DO NOT CALL LIST
Take action to stop those campaign calls
Carl Fisher recently wrote about political robocalls, asking not to be called. What many readers may not know is that such calls are against Idaho law.
Idaho Statute 48-1003 requires that, at the outset of a message, the name of the person for whom the message is being made, the purpose of the message, and the contact information of the caller all be given. Usually, this never occurs.
If you are annoyed by such calls, there are two things you might want to do. First, contact the attorney general (www.ag.idaho.gov) and register a complaint. Enough such complaints and something might happen. Second, contact the headquarters of the candidate making the call, point out that Idaho law is being broken, and that you are unlikely to vote for person who ignores Idaho law.
We do not have to just put up with this invasion of our privacy. Idaho law is on our side. We can take action.
CUTLER UMBACH, McCall
Paul supporter switches sides, goes establishment
Rusty Satterwhite, an organizer of “Tears of the Patriots,” pole-vaulted himself to a position of leadership of the not-yet-organized tea party movement and then on to the Ron Paul meet-up groups. Oh, Rusty talked the talk, giving constitutional speeches. He seemed to be a real tea party Indian decked out with feathers and war-paint and on board for the Ron Paul Rev-love-ution.
In 2010, the Ron Paul Republicans got over 50 percent of the committeemen elected to Twin Falls Central Committee, giving them the leverage necessary to get Ron Paul delegates to the state convention, but something happened. The Paulers nominated Rusty, who declined the position and gave his support to the establishment. Needless to say the members of the “Tears of the Patriots” really did have something to cry about after Rusty did his Benedict Arnold act!

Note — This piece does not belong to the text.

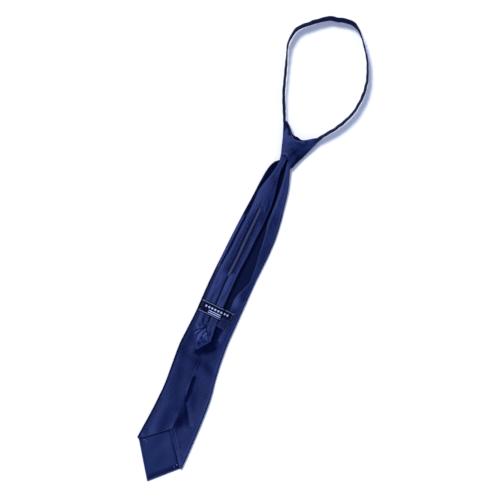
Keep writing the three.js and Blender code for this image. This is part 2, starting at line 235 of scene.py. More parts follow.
# Folded strap cloth: tighter and darker than the tie, worn along its edges
def bandCloth():
    paint = newPaint("band_cloth")
    across, along, side = paint.flat()
    rib = (along + across * 0.6).wave(strapWeave["rib"])
    streak = paint.noise(across, along, strapWeave["streak"], 14.0)
    base = worn(paint, paint.mix(streak, strapWeave["dark"], strapWeave["light"]), side, 0.2)
    return paint.finish({"Base Color": base, "Roughness": 0.55 + rib * 0.06,
                         "Normal": paint.bump(rib + streak * 1.5, 0.4, 0.00014)}, {"Specular IOR Level": 0.04})


woven = {
    "dark": colour(0.0003, 0.0010, 0.013), "light": colour(0.0010, 0.0024, 0.022), "mark": colour(0.40, 0.46, 0.76),
    "rib": 0.42, "rule": 7.9, "ruleWide": 0.34, "ruleShare": 0.5,
    "lozenge": 5.0, "lozengeNarrow": 2.4, "lozengeHigh": 1.9, "lozengeAt": 2.2, "lozengeEnd": 19.0,
    "dashes": (-2.4, -5.2), "dashWide": 0.60, "dashAt": -1.0, "dashEnd": 10.0,
}


# Label ribbon: near-black satin with a plain woven border, a row of lozenges and two short rules
def labelRibbon():
    paint = newPaint("label_ribbon")
    along, across, side = paint.flat()
    rib = along.wave(woven["rib"])
    border = abs(abs(across) - woven["rule"]) < woven["ruleWide"]
    step = abs((along / woven["lozenge"]).fraction() - 0.5)
    lozenge = (step * woven["lozengeNarrow"] + abs(across - woven["lozengeAt"]) / woven["lozengeHigh"]) < 1.0
    marks = border * woven["ruleShare"] + lozenge * (abs(along) < woven["lozengeEnd"])
    for place in woven["dashes"]:
        marks = marks + (abs(across - place) < woven["dashWide"]) * (abs(along - woven["dashAt"]) < woven["dashEnd"])
    thread = paint.noise(along, across, 0.5, 1.0)
    marks = marks.clamped() * (0.65 + thread * 0.5) * (1 - side)
    base = paint.mix(marks, paint.mix(rib, woven["dark"], woven["light"]), woven["mark"])
    base = worn(paint, base, side, 0.15)
    height = rib * 0.6 + marks * 1.6 + thread
    return paint.finish({"Base Color": base, "Roughness": 0.46 + marks * 0.2,
                         "Normal": paint.bump(height, 0.4, 0.00012)}, {"Specular IOR Level": 0.03})


# Zip tape in a plain ribbed weave
def zipTape():
    paint = newPaint("zip_tape")
    across, along, _ = paint.flat()
    rib = along.wave(0.8) * 0.6 + across.wave(0.7) * 0.4
    base = paint.mix(rib, colour(0.0003, 0.0012, 0.012), colour(0.0012, 0.0028, 0.022))
    return paint.finish({"Base Color": base, "Roughness": 0.6 + rib * 0.1, "Normal": paint.bump(rib, 0.5, 0.0002)},
                        {"Specular IOR Level": 0.10})


# Nylon of the zip's coil and of the sewing threads
def nylon(name, dull, bright, rough):
    paint = newPaint(name)
    across, along, _ = paint.flat()
    speck = paint.noise(across, along, 0.7, 2.0)
    return paint.finish({"Base Color": paint.mix(speck, dull, bright), "Roughness": rough + speck * 0.12,
                         "Normal": paint.bump(paint.noise(across, along, 0.12, 4.0), 0.25, 0.00005)},
                        {"Specular IOR Level": 0.4})


tieCloth = tieSatin("tie_satin")
tailCloth = tieSatin("tail_satin", 1.08, 0.55)
knotCloth = tieSatin("knot_satin", 1.0, 0.15)
hemCloth = tieSatin("hem_satin", 0.62, 0.1)
lining = liningCloth("navy_lining")
tailLiningCloth = liningCloth("tail_lining_satin", 1.4, 2.0)
strapCloth = bandCloth()
ribbon = labelRibbon()
tapeCloth = zipTape()
coilNylon = nylon("coil_nylon", colour(0.021, 0.034, 0.122), colour(0.044, 0.064, 0.196), 0.42)
threadNavy = nylon("thread_navy", colour(0.014, 0.022, 0.090), colour(0.035, 0.050, 0.160), 0.45)
threadDark = nylon("thread_dark", colour(0.0010, 0.0030, 0.030), colour(0.0040, 0.0080, 0.060), 0.6)
threadPale = nylon("thread_pale", colour(0.13, 0.16, 0.30), colour(0.24, 0.28, 0.46), 0.45)
print("materials made")


# Tables: a row of names, then rows of numbers
def table(names, *rows):
    return dict(zip(names.split(), np.array(rows, float).T))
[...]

Rusty’s reward for his dirty deed is to be appointed as chairman to the Idaho State Republican Convention, coincidentally being held in Twin Falls. This should guarantee that all Ron Paul supporters and delegates will be squelched in 2012. That is why Rusty and gang have banned videotaping in Twin Falls public meetings.
DANIEL GILL, Twin Falls
‘Normal’ is well defined
Hurrah to Phyllis Terry for her letter of June 12, asking “what does ‘normal’ mean?” Actually, the Statesman is only using the U.S. Weather Service’s terminology — take a look at the “climate” section at weather.gov/boise — an excellent site, by the way, for those who follow local weather. There are references to normal highs and normal lows (temperatures), as well as to the period of time over which data was analyzed to determine those norms. One would have to dig further to determine exactly how the daily records are analyzed, but it is clear that data for the most recent three decades was used. These particular norms are updated every 10 years.
DAVE CHURCHILL, Boise
‘Average’ and ‘normal’are different concepts
Responding to Phyllis Terry’s letter “What does ‘normal’ mean?” — she is right that mean, median, and mode, are the three main measures of central tendency, but they are not the only ones. There actually is a difference between average (mean) and normal in the sense that normals are idealized averages. For example, over the past 15 years, the average high temperature for June 6 might have been 80 degrees, for June 7 76 degrees, and for June 8 81 degrees. Now if this year the high temperature on June 7 was 78 degrees you would say that it was two degrees above average. But over many, many years one would “normally” expect June 7 to be slightly warmer than June 6, and June 8 to be slightly warmer than June 7. The normals remove, or smooth out, the slight variations inherent in day-to-day averaging. So although 78 degrees might be two degrees above average for June 7, it would probably be about one degree below normal.